Kami memilih berhenti di salah satu tempat yang cukup oke, namanya Warung Makan Indomie alias Warmindo Permata Sari. Kata papa saya, sejak dulu tempat ini sudah menjadi spot tongkrongan pinggir danau. Terlihat dari bangunaannya yang tampak lama. Plang namanya tidak ada. Tapi sepertinya tak sulit menemukan lokasinya karena terlihat dari pinggir jalan. Ditambah tidak banyak penjual yang masih bertahan imbas dari jumlah pengunjung yang tak lagi seramai dulu.
Warmindo Permata Sari Pinggir Danau Singakarak |
Tempat bersantai yang kami singgahi ini dibangun permanen di tanah yang menjorok ke danau. Jadi bukan berupa bangunan panggung. Tempat parkirnya luas, dengan tempat duduk berpayung yang juga permanen tepat di bibir danau. Terbaik, jadi tak ada penghalang untuk memandang luas ke sekeliling.
Tempat duduk tepat di pinggir danau dan berpayung |
Kami memesan minuman saja. Memang masih kenyang setelah makan siang di Padang Panjang. Hanya kopi panas, teh hangat, dan teh telur. Itu sudah cukup menemani sesi bersantai dan ngobrol kami yang tak terasa menghabiskan sekitar 1 jam. Tapi, bila ingin makan, tersedia juga soto, mie, nasi goreng, dan sebagainya. Saya lupa harganya berapa karena yang bayar Papa. Tapi dijamin tidak akan semahal minuman di cafe.
Minuman yang kami pesan |
Bila ingin berfoto, mengarahkan kamera ke depan saja sudah mendapatkan gambar danau berlatar belakang perbukitan hijau yang segar dipandang. Ya, Danau Singkarak memang dikelilingi bukit. Apalagi saat saya ke sini, ada awan-awan besar yang menggantung dan meloloskan sedikit sinar matahari seperti lampu sorot. The real cahaya ilahi, hehe. Mau pakai kamera jadul seperti hape saya pun, hasil jepretannya tetap bagus.
Ini beberapa pemandangannya.
Danau Singkarak dengan latar perbukitan hijau |
Pinggir danau |
Lagi, sisi bagian lain pinggir danau |
Ada sedikit yang mengganggu. Orang-orang yang tidak bertanggung jawab membuang sampah sembarangan sehingga terbawa dan mengapung di beberapa titik di pinggir danau. Ditambah dengan gumpalan rumput-rumput bawah danau yang terangkat, jadi makin penuh dan terlihat kotor. Padahal airnya sangat jernih. Sedih saja rasanya. Sedangkan dulu saat saya masih SD, sekitar tahun 1995 sampai 2000, airnya bersih sekali, tanpa sampah. Bahkan saya selalu berenang begitu senangnya ditemani ban-ban hitam yang disewakan. Seru! Kembali ke sini seperti bernostalgia.

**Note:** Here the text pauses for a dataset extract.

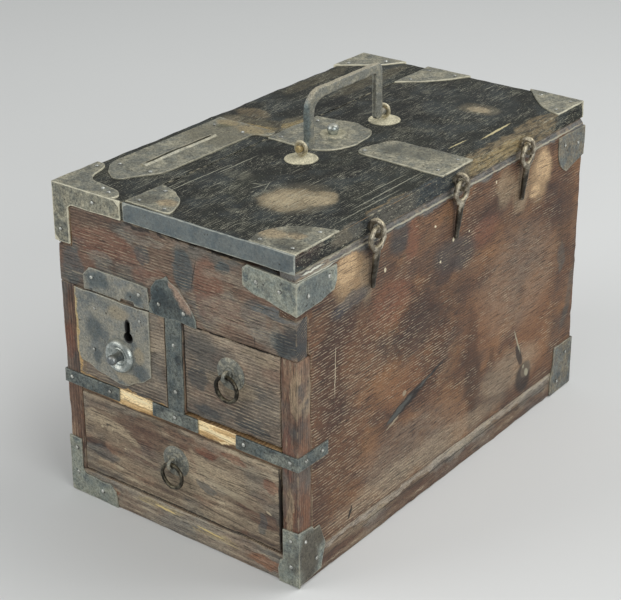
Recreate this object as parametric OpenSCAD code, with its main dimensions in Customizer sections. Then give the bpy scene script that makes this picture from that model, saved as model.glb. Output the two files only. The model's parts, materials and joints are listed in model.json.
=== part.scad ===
// Coin chest: a free-standing wooden box with iron fittings. A hinged lid covers a well. A fixed strip
// beside the lid has a coin slot over a locked drawer, and two more drawers open at the same end.
// Millimetres. X runs across the front, the drawers face -Y, Z is up, and the origin is in the middle
// of the base. Distances "from the front" start at the outer face of the front irons.

/* [Case] */
// Width over the wooden sides
body_w = 248; // [235:1:300]
// Depth over the wooden front and back
body_d = 428; // [400:1:480]
// Height of the case up to the underside of the lid
case_h = 273; // [262:1:300]
// Thickness of the side boards
side_t = 16; // [13:0.5:18]
// Thickness of the board above the drawers
front_t = 14; // [13:0.5:16]
// Thickness of the back board
back_t = 14; // [10:0.5:20]
// Thickness of the bottom board
base_t = 25; // [15:1:30]
// Depth of the two front posts
post_d = 17; // [17:1:24]
// Underside of the middle shelf
shelf_z = 103; // [95:1:112]
// Thickness of the middle shelf
shelf_t = 16; // [12:1:20]
// Underside of the floor of the well
floor_z = 201; // [190:1:210]
// Thickness of the floor of the well
floor_t = 8; // [5:0.5:12]
// Thickness of the upright between the two upper drawers
divider_t = 18; // [12:1:22]
// How far that upright stands to the right of the middle
divider_x = 1; // [-6:1:6]
// Height of the front board's finger, which shows as end grain on the sides
finger_h = 34; // [20:1:45]
// How far the front board's top edge is worn down at its right end
front_wear = 5; // [0:0.5:8]
// Width of the worn bevel along the right side's top edge
ledge_w = 3.5; // [1:0.5:6]
// Height of the worn bevel along the right side's top edge
ledge_h = 4.5; // [1:0.5:6]

/* [Lid and strip] */
// Thickness of the lid and of the fixed strip
top_t = 15; // [12:0.5:20]
// Width of the fixed strip
strip_w = 75; // [68:1:84]
// Gap between the strip and the lid
lid_gap = 1; // [0.5:0.1:2]
// How far the lid's right edge stands in from the side
lid_inset = 2; // [1.5:0.5:6]
// Thickness of the wall between the well and the chute
partition_t = 16; // [12:1:20]

/* [Coin slot] */
// Width of the slot
slot_w = 5; // [4.5:0.1:7]
// Length of the slot
slot_l = 84; // [60:1:110]
// Place of the slot's middle, from the strip's left edge
slot_x = 35; // [28:1:42]
// Near end of the slot, from the front
slot_front = 72; // [60:1:90]
// Height of the lip turned up on each side of the slot
lip_h = 1.5; // [0.5:0.1:3]
// Width of the opening in the well's floor, under the slot
drop_w = 40; // [20:1:42]
// How much longer that opening is than the slot, at each end
drop_margin = 10; // [2:1:16]

/* [Drawers] */
// Thickness of the drawer fronts
drawer_front_t = 16; // [14:1:20]
// Thickness of the drawer sides and backs
drawer_wall_t = 8; // [5:1:10]
// Thickness of the drawer bottoms
drawer_bottom_t = 6; // [3:0.5:9]
// Gap round a drawer front
drawer_gap = 0.5; // [0.3:0.1:1]
// How far the drawer walls stop below the opening's top
drawer_drop = 6; // [2:1:12]
// Room left behind a closed drawer
drawer_room = 5; // [1:1:20]
// How far the lock drawer's front stands proud of the case
lock_front_proud = 1; // [0:0.5:3]
// Gap under the lock drawer's front
lock_front_lift = 0.5; // [0.3:0.1:3]
// Gap under the small drawer's front
small_front_lift = 3; // [0.5:0.5:5]
// Gap under the large drawer's front
large_front_lift = 1.5; // [0.5:0.5:4]
// Gap on the right of the large drawer's front
large_gap_right = 2.5; // [0.3:0.1:4]

/* [Lock] */
// Distance from the upright to the lock plate
lock_plate_inset = 16.5; // [10:0.5:17]
// Distance from the drawer front's left edge to the lock plate
lock_plate_margin = 1; // [0:0.5:4]
// Middle of the keyhole, from the plate's right edge
key_x = 23; // [20:1:30]
// Middle of the keyhole's round part, above the shelf
key_z = 53; // [48:1:56]
// Diameter of the keyhole's round part
key_d = 9; // [6:0.5:11]
// Width of the keyhole's narrow part
key_slit = 4; // [2.5:0.1:5]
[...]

Setelah puas, kami kembali melanjutkan perjalanan. Masih panjang, butuh 2 jam lebih untuk sampai ke Padang kalau lancar. Tapi, rasanya tak lengkap bila belum singgah di Pasar Ombolin, pasar yang masih berlokasi di pinggir Danau Singkarak. Di sini tempatnya membeli ikan bilis. Ikan endemik Sumatera Barat yang banyak dijual dalam bentuk kering agar bisa bertahan lama dan dijadikan oleh-oleh.

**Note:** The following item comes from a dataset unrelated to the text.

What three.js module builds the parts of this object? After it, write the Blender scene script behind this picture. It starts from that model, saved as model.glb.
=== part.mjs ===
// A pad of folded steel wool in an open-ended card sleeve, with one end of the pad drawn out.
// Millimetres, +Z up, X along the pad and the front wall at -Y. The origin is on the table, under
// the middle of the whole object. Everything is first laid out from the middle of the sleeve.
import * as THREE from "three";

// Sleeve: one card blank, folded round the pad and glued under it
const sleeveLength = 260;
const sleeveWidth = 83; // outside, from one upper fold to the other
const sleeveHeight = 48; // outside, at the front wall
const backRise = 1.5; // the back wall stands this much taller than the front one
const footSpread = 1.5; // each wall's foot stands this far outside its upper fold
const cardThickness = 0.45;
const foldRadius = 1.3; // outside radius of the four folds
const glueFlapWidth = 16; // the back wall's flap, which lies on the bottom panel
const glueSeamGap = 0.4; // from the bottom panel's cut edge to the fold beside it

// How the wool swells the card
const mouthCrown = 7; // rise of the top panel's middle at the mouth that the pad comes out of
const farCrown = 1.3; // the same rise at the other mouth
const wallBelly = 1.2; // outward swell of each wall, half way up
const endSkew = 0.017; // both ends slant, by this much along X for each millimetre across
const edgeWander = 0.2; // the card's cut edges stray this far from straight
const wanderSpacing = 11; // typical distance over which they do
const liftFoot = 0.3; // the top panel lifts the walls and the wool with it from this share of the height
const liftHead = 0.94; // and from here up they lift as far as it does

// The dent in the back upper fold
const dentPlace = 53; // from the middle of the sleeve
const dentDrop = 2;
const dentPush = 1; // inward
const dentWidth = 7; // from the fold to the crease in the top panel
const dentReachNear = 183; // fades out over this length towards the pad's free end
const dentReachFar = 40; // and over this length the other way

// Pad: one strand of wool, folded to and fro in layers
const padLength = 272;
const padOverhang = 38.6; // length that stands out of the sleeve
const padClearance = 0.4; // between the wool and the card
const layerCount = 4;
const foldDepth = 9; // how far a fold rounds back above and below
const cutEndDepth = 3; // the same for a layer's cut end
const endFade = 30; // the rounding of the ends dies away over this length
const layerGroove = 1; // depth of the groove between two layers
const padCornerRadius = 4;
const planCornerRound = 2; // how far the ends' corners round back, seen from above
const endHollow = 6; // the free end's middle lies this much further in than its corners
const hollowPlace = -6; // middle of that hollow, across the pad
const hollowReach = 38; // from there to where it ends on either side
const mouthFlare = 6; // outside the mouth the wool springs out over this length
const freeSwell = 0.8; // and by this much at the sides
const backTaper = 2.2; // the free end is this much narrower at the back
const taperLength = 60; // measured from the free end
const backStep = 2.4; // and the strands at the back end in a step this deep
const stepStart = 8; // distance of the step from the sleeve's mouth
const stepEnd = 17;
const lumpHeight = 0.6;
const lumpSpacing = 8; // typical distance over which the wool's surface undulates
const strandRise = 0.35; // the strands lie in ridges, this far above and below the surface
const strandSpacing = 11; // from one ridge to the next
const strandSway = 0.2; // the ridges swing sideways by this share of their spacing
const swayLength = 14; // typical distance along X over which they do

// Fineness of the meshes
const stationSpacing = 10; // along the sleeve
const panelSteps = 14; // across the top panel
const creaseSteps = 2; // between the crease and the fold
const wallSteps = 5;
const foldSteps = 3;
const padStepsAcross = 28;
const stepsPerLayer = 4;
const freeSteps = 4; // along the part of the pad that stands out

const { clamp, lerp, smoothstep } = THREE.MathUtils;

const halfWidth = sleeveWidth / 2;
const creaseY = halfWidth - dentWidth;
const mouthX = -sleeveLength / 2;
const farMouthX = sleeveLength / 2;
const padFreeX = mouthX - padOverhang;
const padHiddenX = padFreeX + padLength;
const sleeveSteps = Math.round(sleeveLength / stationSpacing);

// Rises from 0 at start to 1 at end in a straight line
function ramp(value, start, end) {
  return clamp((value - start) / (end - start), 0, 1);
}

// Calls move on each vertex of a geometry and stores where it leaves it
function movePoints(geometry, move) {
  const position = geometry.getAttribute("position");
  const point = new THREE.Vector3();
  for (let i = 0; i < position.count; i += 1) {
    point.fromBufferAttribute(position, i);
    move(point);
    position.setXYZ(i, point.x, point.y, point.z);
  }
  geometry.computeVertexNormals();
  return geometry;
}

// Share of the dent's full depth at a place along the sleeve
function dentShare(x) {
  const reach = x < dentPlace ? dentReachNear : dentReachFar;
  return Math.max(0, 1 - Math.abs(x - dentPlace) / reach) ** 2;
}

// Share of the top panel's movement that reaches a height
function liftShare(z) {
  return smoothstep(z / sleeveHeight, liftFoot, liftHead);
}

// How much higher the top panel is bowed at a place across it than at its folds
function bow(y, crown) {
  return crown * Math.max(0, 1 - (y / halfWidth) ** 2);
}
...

Membeli ikan bilis kering di Pasar Ombilin |
Ada oleh-oleh khas Minang lainnya juga |
Saya membeli ikan bilis ukuran normal dan yang berukuran kecil. Beda-beda kenikmatan. Waktu itu saya membeli dengan harga sekitar 120 ribuan per kilogram. Sebenarnya ikan bilis ini sudah digoreng sebentar, jadi nanti di rumah tinggal digoreng lagi supaya garing, dengan api kecil agar tidak gosong. Dicampur sambal hijau, tahu, dan kentang, wah, selera makan bakal melejit. Bagi penggemar jengkol, dipadukan dengan buah yang bercita rasa unik ini, katanya bisa menghabiskan nasi berpiring-piring!
Semoga ke depannya Danau Singkarak bisa lebih berkembang lagi dan semakin ramai dikunjungi. Mengingat pemandangannya yang luar biasa, ditambah dengan kuliner lokalnya yang khas, potensi yang dimiliki tentu sangat besar.
Kalau ke Sumatera Barat, silakan lihat langsung ya birunya Danau Singakarak yang dikelilingi perbukitan hijau ini. Alam Indonesia memang juara.